EXERCISE AIM ▸
Scan the records for the string "hinge"; copy each line where it occurs.

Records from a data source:
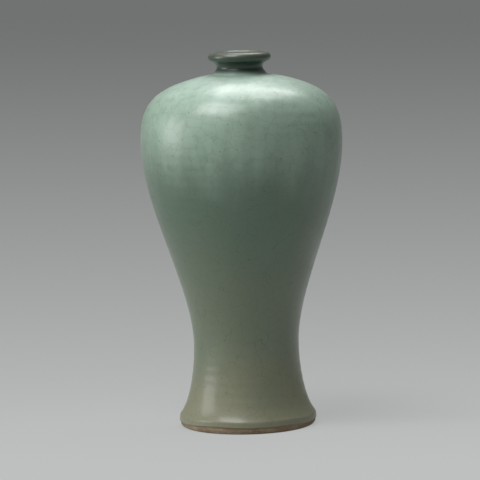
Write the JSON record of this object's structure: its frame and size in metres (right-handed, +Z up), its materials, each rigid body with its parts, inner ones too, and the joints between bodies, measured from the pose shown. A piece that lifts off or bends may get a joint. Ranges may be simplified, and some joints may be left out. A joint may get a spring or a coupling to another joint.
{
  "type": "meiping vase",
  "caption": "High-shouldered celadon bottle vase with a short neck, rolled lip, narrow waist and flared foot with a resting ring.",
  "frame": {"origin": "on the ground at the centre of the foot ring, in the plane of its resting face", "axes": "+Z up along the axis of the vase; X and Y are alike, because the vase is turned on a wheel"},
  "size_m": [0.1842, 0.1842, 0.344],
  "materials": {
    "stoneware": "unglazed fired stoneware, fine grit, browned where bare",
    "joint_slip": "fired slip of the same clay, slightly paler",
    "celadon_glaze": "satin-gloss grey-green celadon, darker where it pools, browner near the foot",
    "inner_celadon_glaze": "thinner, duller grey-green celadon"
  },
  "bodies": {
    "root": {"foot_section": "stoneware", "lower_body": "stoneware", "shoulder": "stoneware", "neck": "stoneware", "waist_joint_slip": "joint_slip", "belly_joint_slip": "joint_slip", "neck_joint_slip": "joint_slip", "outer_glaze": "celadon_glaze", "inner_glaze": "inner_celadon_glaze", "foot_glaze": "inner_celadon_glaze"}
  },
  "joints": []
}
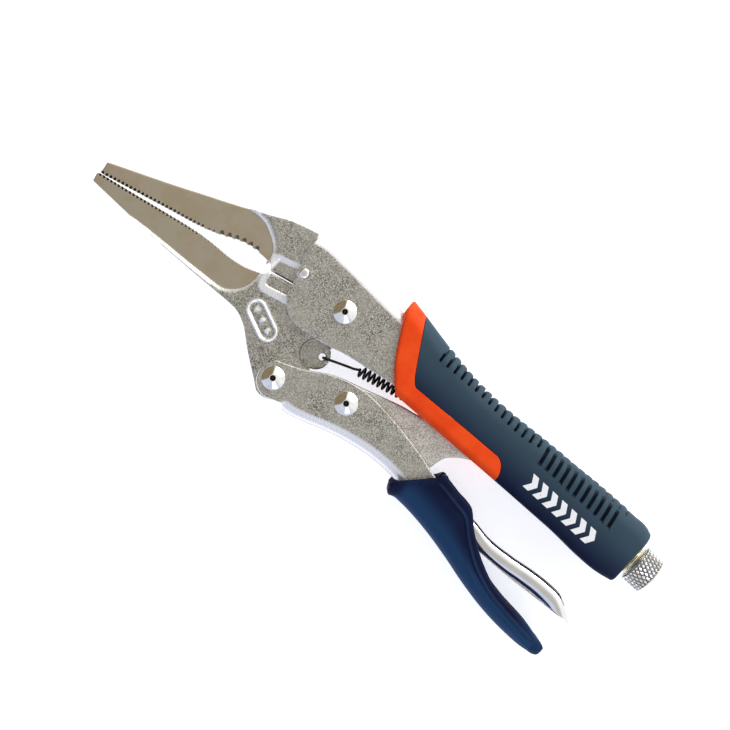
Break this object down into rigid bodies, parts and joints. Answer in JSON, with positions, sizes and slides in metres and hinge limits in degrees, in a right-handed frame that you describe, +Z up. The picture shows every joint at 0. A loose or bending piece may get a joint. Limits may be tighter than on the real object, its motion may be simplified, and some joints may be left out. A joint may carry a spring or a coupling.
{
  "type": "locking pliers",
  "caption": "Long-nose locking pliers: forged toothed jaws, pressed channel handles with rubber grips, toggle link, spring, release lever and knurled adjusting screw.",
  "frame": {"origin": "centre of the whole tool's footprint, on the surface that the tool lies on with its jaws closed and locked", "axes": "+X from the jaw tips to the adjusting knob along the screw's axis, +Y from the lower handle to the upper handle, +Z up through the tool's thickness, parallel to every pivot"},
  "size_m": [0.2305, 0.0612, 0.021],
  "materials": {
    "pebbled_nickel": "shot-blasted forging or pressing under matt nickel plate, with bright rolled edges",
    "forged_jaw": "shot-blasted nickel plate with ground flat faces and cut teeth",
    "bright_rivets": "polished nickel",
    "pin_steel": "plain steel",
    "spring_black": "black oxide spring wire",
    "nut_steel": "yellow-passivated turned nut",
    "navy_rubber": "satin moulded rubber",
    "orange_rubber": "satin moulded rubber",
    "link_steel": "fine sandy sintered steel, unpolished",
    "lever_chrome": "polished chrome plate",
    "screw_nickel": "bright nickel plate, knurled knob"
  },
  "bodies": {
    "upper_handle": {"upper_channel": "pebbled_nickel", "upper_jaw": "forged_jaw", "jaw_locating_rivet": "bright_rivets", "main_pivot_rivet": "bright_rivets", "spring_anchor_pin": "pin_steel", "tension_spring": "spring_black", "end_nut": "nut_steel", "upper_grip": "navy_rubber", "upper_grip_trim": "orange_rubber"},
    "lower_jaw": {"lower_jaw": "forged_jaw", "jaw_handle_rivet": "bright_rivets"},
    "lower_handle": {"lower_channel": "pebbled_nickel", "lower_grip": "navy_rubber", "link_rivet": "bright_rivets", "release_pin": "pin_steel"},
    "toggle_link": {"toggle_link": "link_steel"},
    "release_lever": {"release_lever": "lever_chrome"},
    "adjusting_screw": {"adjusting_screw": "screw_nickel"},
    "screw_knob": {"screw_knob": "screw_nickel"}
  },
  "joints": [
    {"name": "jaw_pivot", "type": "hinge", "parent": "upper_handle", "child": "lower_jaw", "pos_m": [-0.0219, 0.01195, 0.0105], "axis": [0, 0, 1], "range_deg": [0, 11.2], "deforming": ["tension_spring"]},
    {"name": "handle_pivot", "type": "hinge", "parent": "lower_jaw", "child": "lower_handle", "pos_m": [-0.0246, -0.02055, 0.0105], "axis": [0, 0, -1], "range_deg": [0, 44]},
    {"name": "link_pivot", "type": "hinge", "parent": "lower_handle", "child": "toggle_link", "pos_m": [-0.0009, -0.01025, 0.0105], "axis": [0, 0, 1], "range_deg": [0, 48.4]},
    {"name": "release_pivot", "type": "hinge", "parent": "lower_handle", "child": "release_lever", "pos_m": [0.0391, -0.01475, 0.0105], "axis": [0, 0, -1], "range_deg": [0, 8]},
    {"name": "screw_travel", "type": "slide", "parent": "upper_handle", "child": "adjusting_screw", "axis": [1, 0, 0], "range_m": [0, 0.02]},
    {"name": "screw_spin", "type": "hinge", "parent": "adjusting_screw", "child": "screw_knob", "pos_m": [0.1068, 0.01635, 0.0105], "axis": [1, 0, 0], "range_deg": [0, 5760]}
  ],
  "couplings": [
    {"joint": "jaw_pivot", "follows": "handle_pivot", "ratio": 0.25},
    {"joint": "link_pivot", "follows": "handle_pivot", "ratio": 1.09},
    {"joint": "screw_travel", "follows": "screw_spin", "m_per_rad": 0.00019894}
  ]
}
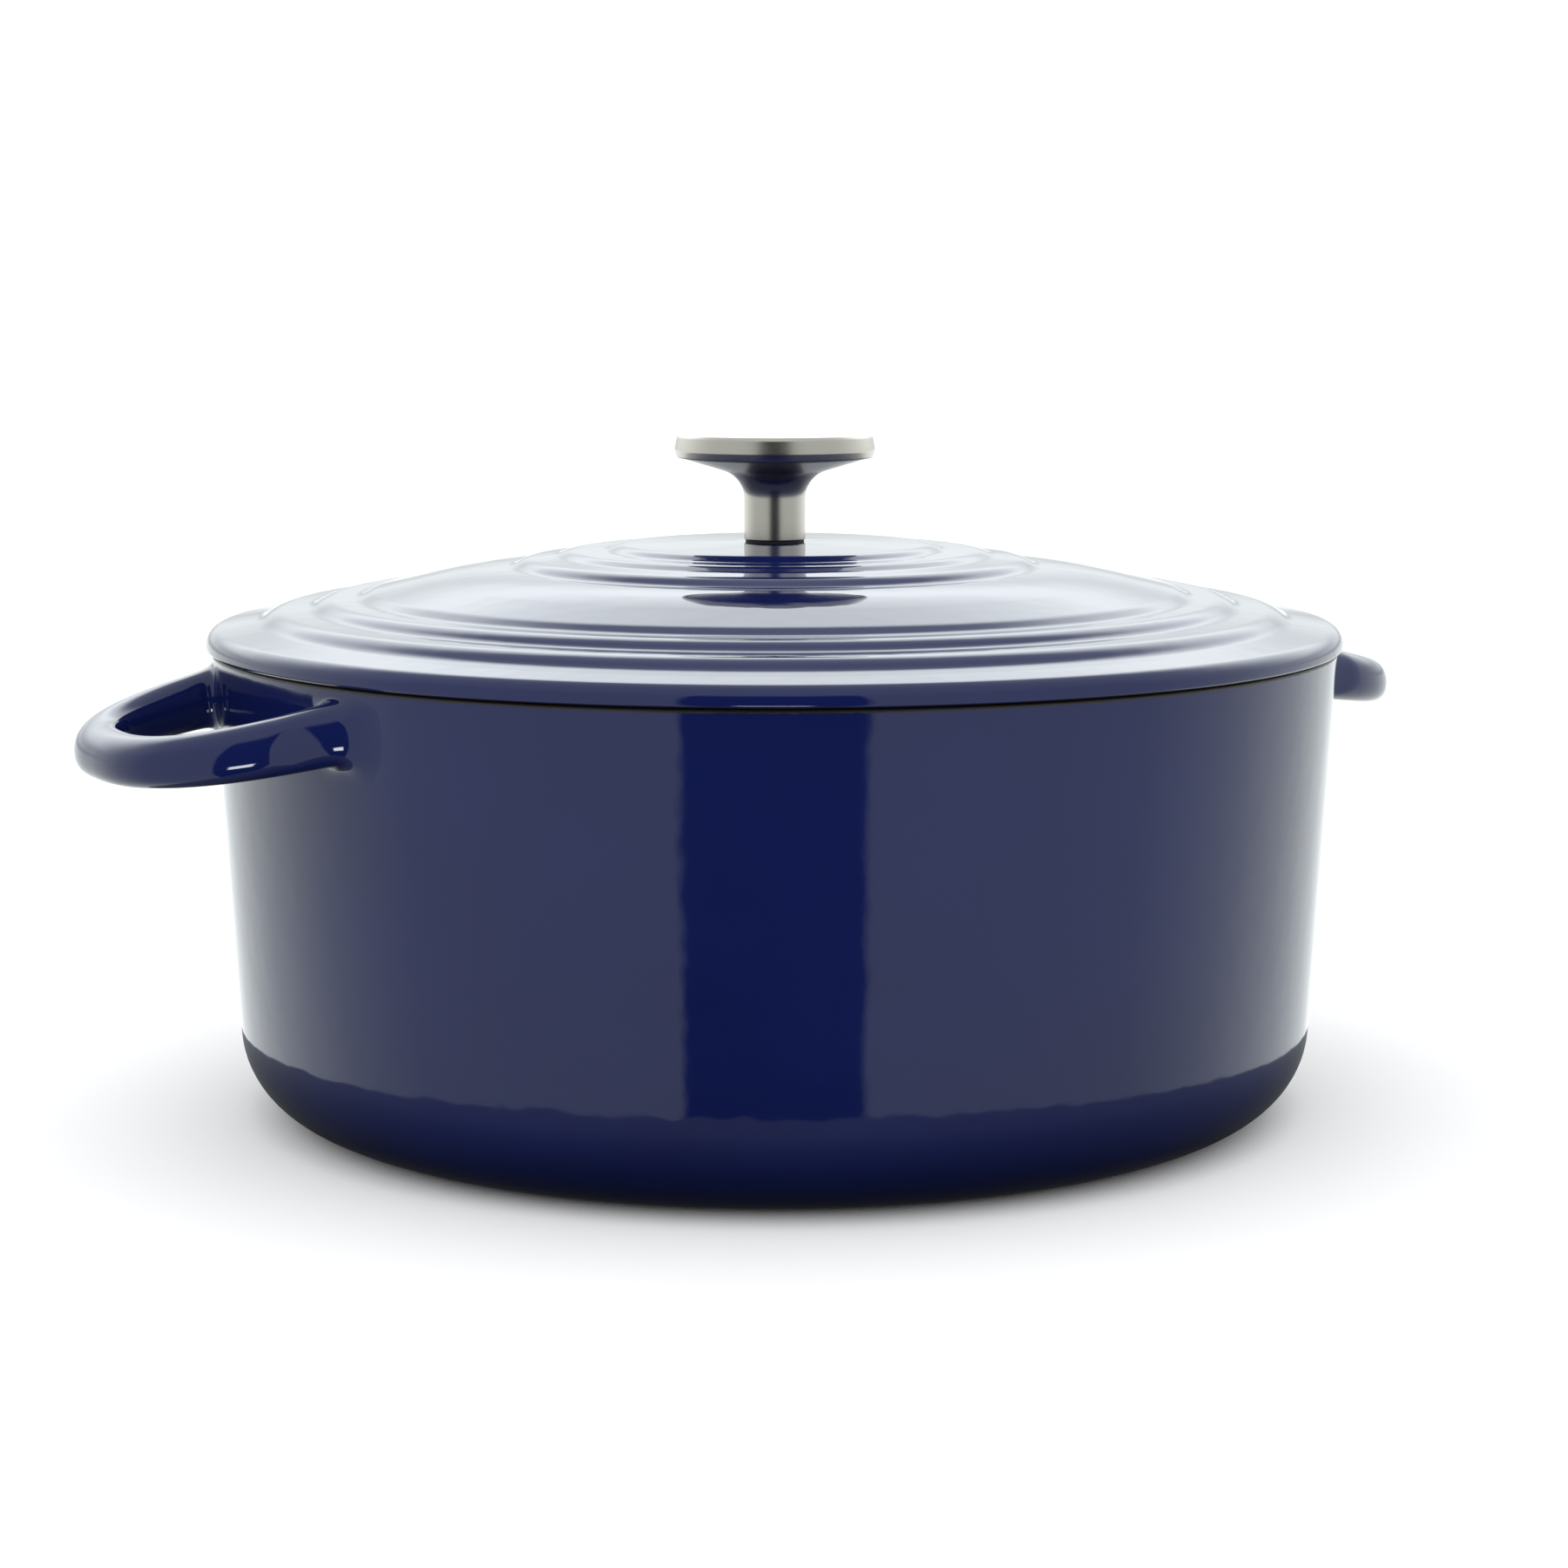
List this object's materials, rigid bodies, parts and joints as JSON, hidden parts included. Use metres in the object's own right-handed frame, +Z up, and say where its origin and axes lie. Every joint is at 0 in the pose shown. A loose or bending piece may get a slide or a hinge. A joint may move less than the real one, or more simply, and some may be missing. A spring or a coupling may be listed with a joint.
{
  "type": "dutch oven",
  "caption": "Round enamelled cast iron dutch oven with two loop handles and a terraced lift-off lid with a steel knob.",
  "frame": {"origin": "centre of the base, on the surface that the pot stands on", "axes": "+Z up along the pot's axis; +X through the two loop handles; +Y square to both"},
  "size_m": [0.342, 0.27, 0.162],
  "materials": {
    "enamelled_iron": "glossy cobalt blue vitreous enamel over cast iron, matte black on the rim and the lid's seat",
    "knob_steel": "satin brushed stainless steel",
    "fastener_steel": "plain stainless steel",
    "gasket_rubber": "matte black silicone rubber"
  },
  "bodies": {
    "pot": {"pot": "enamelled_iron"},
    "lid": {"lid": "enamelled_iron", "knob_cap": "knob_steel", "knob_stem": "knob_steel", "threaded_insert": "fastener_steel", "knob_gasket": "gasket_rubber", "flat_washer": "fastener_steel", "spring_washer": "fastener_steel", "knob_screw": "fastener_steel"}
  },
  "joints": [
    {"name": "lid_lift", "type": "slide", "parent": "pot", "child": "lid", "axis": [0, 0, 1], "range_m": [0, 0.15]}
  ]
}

WRITTEN SOLUTION ▸
Break this object down into rigid bodies, parts and joints. Answer in JSON, with positions, sizes and slides in metres and hinge limits in degrees, in a right-handed frame that you describe, +Z up. The picture shows every joint at 0. A loose or bending piece may get a joint. Limits may be tighter than on the real object, its motion may be simplified, and some joints may be left out. A joint may carry a spring or a coupling.
    {"name": "jaw_pivot", "type": "hinge", "parent": "upper_handle", "child": "lower_jaw", "pos_m": [-0.0219, 0.01195, 0.0105], "axis": [0, 0, 1], "range_deg": [0, 11.2], "deforming": ["tension_spring"]},
    {"name": "handle_pivot", "type": "hinge", "parent": "lower_jaw", "child": "lower_handle", "pos_m": [-0.0246, -0.02055, 0.0105], "axis": [0, 0, -1], "range_deg": [0, 44]},
    {"name": "link_pivot", "type": "hinge", "parent": "lower_handle", "child": "toggle_link", "pos_m": [-0.0009, -0.01025, 0.0105], "axis": [0, 0, 1], "range_deg": [0, 48.4]},
    {"name": "release_pivot", "type": "hinge", "parent": "lower_handle", "child": "release_lever", "pos_m": [0.0391, -0.01475, 0.0105], "axis": [0, 0, -1], "range_deg": [0, 8]},
    {"name": "screw_spin", "type": "hinge", "parent": "adjusting_screw", "child": "screw_knob", "pos_m": [0.1068, 0.01635, 0.0105], "axis": [1, 0, 0], "range_deg": [0, 5760]}
List this object's materials, rigid bodies, parts and joints as JSON, hidden parts included. Use metres in the object's own right-handed frame, +Z up, and say where its origin and axes lie. Every joint is at 0 in the pose shown. A loose or bending piece may get a slide or a hinge. A joint may move less than the real one, or more simply, and some may be missing. A spring or a coupling may be listed with a joint.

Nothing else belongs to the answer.